● THE PROBLEM: Repeat exactly the lines from the start of the records below through the line that contains "return placed.transformed(placement.Matrix, copy=True)", including both.

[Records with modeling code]
<<<<

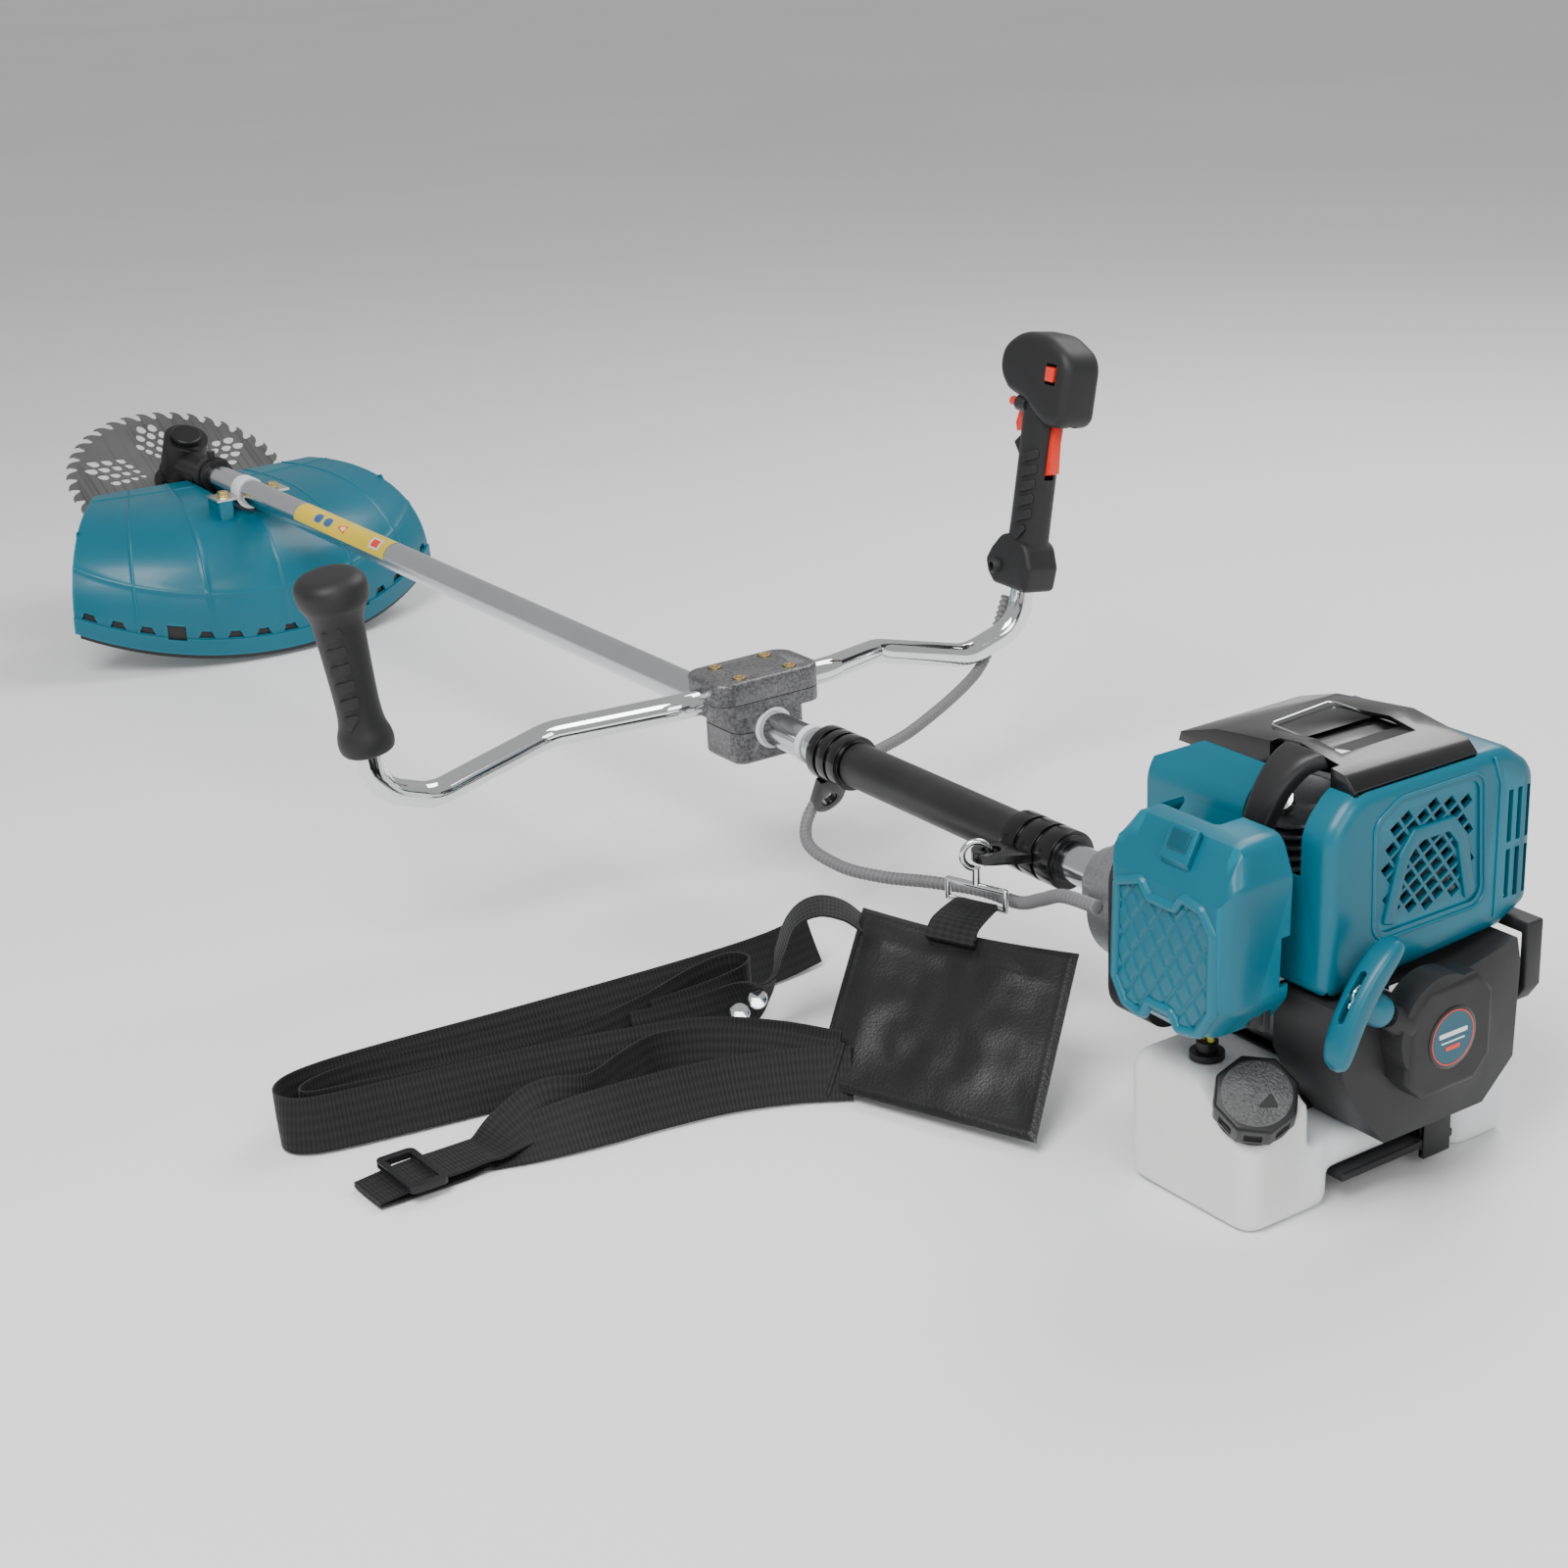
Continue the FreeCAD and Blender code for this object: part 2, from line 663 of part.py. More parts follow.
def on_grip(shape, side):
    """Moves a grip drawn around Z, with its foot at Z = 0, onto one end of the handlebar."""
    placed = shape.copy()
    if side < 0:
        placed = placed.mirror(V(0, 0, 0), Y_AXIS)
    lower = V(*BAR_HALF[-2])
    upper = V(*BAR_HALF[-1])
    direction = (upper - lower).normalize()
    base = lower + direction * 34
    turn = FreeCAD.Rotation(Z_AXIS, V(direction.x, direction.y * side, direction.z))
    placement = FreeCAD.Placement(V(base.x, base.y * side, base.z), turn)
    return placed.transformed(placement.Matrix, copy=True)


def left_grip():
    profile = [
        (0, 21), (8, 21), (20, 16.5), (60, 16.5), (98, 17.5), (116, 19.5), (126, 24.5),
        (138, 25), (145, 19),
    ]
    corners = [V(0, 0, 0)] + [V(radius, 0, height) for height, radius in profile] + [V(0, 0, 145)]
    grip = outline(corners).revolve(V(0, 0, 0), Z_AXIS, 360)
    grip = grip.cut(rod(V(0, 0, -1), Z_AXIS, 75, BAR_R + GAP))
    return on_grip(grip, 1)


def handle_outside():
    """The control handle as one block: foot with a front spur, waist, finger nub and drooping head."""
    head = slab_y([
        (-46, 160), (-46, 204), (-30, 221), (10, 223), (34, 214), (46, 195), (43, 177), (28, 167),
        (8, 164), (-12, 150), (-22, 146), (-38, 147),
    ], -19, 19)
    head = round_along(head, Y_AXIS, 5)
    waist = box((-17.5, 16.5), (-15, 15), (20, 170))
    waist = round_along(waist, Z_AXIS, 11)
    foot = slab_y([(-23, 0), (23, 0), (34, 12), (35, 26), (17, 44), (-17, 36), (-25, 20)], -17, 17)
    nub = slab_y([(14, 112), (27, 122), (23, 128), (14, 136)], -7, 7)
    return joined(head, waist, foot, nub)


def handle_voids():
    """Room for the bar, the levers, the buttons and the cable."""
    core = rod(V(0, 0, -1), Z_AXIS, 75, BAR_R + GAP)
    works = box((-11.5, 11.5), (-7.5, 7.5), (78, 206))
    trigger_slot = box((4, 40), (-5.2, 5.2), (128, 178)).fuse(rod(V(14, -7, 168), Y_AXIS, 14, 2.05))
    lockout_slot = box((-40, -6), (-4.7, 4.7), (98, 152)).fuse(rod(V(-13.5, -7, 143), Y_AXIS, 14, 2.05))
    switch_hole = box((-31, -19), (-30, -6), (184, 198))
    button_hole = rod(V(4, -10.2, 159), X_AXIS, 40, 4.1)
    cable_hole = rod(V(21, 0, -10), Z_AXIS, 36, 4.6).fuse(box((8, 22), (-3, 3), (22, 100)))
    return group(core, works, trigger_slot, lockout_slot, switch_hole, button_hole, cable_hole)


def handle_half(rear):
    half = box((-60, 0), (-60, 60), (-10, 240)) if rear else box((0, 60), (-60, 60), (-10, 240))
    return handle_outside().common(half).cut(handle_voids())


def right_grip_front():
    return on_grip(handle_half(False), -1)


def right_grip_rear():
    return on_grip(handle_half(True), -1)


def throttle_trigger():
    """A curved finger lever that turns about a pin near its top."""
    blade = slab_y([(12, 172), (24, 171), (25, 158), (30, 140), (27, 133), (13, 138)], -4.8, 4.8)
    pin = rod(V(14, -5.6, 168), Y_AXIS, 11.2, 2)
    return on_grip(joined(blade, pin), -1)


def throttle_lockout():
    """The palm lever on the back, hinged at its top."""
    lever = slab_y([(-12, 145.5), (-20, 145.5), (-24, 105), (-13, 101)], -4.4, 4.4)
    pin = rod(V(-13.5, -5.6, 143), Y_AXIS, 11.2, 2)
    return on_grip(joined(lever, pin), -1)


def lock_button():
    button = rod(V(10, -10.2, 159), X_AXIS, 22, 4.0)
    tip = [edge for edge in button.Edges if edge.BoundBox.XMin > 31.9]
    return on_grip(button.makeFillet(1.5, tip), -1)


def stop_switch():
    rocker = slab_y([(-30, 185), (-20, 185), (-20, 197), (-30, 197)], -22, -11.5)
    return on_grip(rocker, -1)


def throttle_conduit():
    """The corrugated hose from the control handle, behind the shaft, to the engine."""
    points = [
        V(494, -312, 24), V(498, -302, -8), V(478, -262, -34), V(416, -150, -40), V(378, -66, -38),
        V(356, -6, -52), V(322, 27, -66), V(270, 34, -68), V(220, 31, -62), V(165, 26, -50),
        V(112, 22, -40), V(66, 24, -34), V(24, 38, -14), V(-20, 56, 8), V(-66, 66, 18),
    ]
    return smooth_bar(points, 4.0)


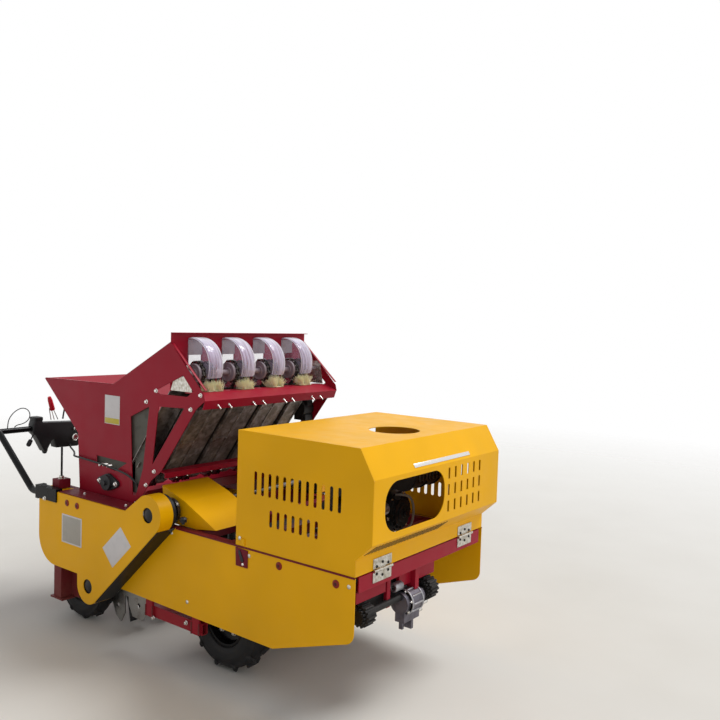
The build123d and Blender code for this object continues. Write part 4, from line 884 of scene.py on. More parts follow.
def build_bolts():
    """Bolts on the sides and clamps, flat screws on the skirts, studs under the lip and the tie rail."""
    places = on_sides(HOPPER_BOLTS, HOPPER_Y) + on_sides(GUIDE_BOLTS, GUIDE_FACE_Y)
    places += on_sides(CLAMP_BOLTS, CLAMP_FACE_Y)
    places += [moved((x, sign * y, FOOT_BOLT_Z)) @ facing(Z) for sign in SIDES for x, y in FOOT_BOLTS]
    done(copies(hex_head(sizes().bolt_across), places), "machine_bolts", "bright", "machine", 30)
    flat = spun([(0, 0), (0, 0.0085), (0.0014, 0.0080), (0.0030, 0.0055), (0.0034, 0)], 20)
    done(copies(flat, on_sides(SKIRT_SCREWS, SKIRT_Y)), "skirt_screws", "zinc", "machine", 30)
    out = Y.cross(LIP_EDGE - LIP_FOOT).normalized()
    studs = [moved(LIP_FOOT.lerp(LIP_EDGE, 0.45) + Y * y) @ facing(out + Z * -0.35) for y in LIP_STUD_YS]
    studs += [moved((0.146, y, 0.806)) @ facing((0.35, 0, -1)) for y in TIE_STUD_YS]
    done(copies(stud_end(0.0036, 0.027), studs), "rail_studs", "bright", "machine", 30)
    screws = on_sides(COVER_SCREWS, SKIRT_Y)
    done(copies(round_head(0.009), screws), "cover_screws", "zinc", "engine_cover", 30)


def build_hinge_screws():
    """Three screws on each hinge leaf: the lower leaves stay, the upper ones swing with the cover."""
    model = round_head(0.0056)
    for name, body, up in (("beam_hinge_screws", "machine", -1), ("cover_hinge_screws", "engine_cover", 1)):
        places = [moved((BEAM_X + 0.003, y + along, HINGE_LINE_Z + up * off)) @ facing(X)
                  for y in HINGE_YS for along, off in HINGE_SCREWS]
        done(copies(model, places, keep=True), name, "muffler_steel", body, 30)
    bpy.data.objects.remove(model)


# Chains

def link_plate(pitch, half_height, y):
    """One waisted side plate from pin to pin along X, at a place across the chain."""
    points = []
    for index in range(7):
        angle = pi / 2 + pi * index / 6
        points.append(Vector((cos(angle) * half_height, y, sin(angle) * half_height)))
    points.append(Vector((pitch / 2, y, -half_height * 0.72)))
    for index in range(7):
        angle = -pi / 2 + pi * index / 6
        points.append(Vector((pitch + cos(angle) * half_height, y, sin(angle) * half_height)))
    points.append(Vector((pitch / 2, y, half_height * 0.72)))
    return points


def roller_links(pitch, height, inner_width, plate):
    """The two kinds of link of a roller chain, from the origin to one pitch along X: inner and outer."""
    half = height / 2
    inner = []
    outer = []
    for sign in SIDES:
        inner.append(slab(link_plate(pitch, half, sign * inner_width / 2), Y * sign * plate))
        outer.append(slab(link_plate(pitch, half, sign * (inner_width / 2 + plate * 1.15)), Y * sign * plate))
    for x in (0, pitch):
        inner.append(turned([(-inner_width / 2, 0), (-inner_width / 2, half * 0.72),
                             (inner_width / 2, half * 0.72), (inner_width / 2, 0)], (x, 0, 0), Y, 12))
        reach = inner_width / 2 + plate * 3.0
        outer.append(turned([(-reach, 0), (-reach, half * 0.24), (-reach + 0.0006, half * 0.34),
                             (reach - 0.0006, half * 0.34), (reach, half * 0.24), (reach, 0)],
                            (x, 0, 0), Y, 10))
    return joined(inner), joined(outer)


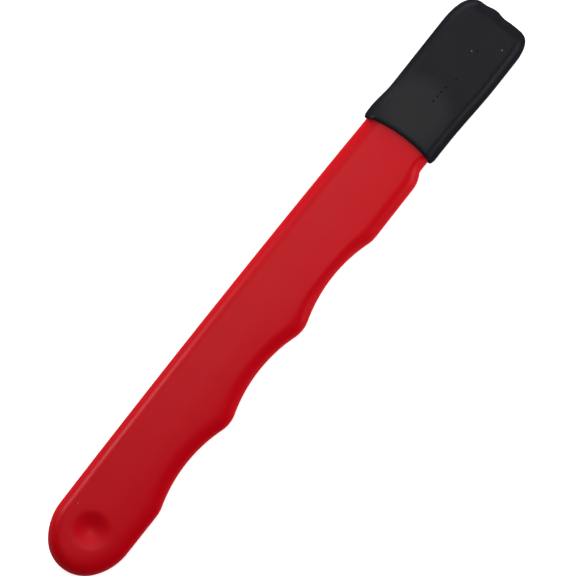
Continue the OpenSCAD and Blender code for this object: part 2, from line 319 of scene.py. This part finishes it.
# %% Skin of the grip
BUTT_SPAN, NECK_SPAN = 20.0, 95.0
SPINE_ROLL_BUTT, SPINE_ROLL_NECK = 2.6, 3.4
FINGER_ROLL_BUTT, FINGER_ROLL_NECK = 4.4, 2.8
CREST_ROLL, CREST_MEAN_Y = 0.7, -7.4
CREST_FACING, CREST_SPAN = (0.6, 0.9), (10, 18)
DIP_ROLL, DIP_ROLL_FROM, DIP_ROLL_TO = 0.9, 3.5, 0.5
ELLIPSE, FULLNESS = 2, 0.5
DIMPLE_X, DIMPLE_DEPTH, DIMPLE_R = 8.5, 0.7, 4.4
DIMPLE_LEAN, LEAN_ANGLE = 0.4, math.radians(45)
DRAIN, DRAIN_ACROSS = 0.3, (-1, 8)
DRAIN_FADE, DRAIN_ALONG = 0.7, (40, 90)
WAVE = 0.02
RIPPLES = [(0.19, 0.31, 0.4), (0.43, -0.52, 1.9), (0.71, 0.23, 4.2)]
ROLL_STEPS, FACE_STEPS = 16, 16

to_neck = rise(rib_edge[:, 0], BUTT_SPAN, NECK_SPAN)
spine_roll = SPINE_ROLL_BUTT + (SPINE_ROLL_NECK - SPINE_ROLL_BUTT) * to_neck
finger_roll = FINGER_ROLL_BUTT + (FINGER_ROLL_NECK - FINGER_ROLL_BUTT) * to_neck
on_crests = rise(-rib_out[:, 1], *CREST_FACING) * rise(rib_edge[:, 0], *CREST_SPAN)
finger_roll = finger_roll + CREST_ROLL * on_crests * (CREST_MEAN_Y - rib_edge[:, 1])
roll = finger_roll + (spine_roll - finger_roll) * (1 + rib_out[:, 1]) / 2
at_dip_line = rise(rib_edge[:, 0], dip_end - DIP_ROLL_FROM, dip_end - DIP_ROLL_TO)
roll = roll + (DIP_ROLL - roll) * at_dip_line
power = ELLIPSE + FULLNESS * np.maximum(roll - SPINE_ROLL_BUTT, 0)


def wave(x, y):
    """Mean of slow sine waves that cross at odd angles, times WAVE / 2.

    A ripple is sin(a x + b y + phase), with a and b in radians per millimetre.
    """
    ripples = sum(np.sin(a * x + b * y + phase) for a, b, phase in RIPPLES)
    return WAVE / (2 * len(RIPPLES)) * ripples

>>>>

● REPLY TO THE TASK:
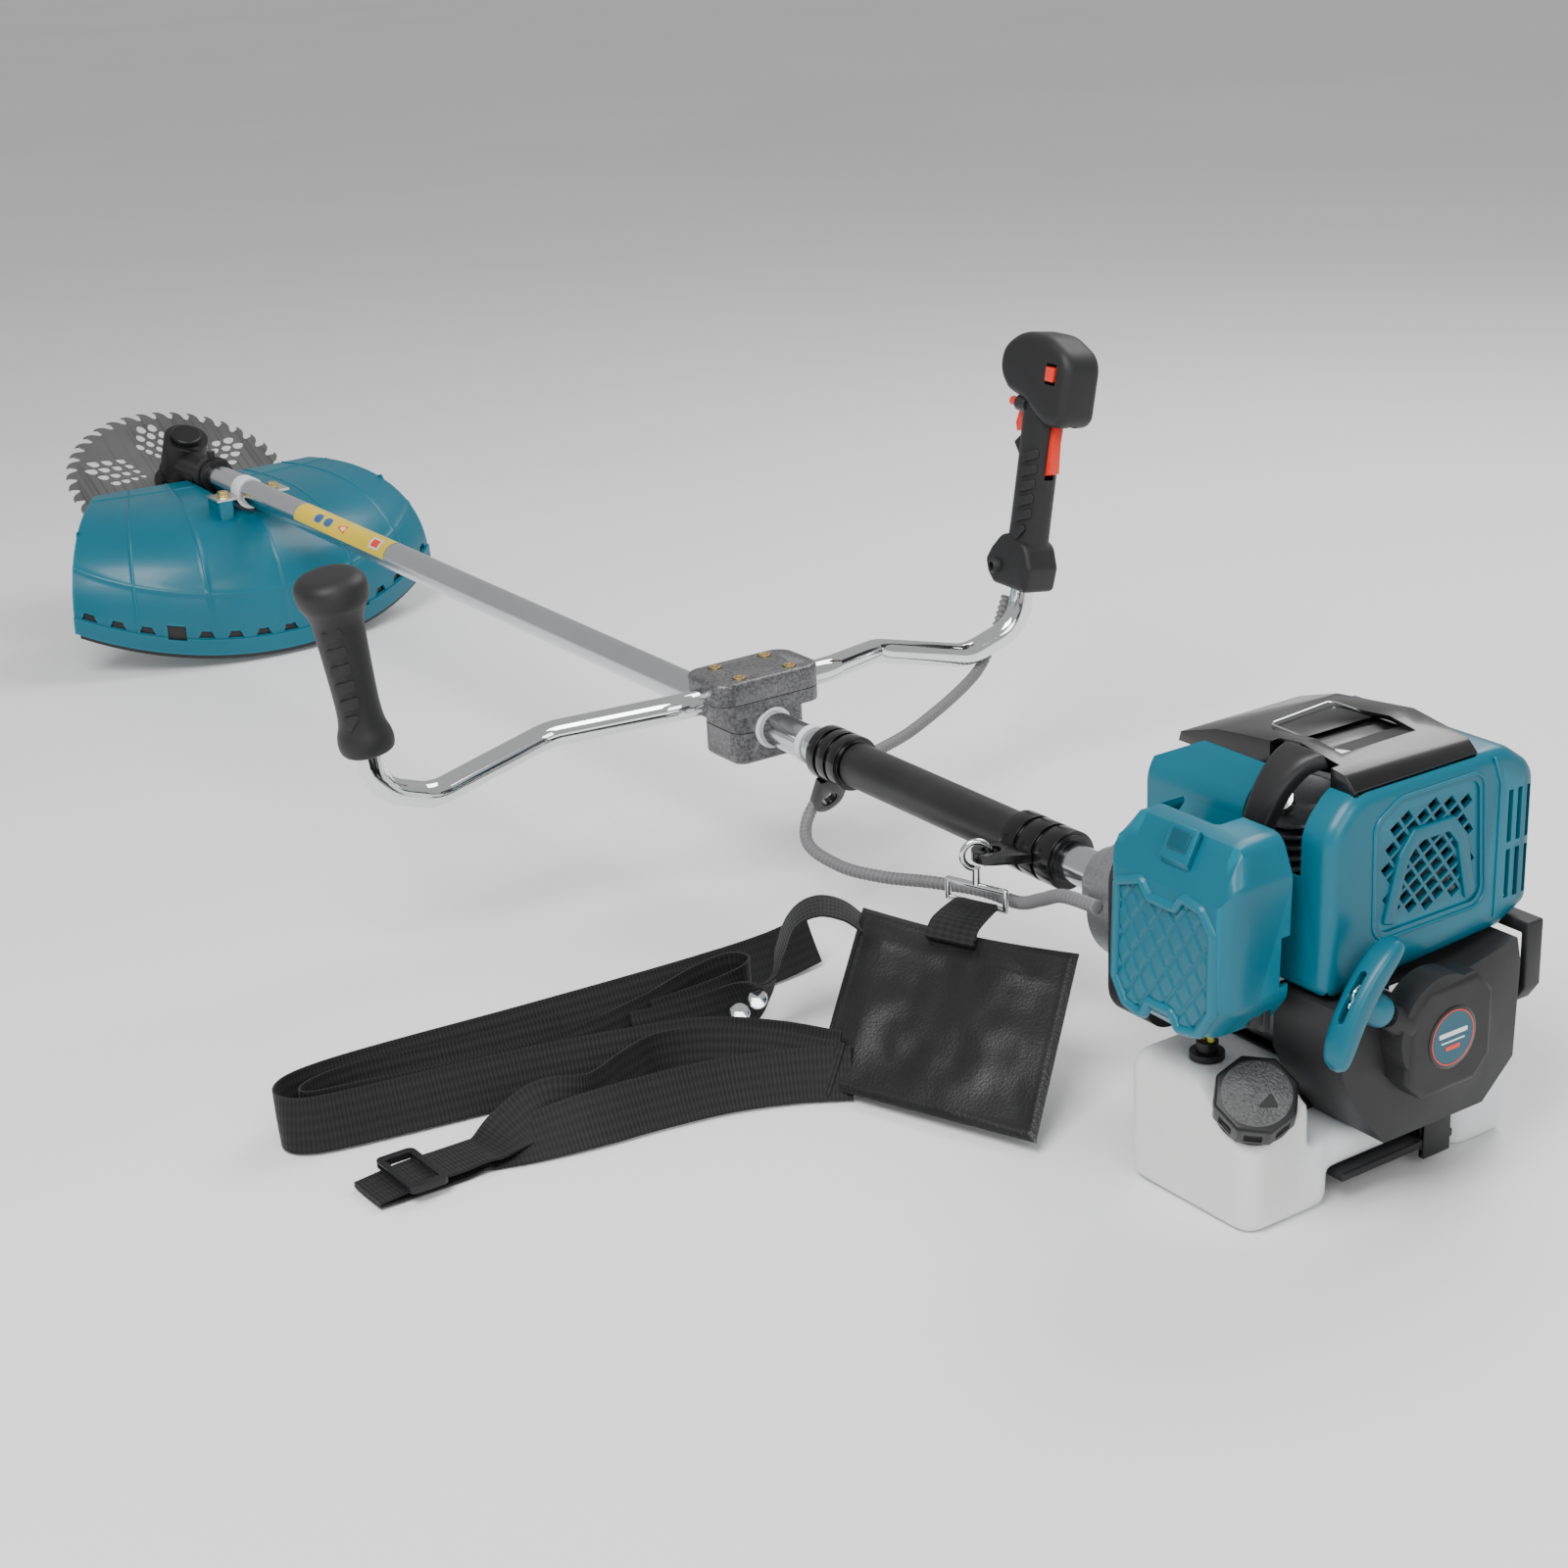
Continue the FreeCAD and Blender code for this object: part 2, from line 663 of part.py. More parts follow.
def on_grip(shape, side):
    """Moves a grip drawn around Z, with its foot at Z = 0, onto one end of the handlebar."""
    placed = shape.copy()
    if side < 0:
        placed = placed.mirror(V(0, 0, 0), Y_AXIS)
    lower = V(*BAR_HALF[-2])
    upper = V(*BAR_HALF[-1])
    direction = (upper - lower).normalize()
    base = lower + direction * 34
    turn = FreeCAD.Rotation(Z_AXIS, V(direction.x, direction.y * side, direction.z))
    placement = FreeCAD.Placement(V(base.x, base.y * side, base.z), turn)
    return placed.transformed(placement.Matrix, copy=True)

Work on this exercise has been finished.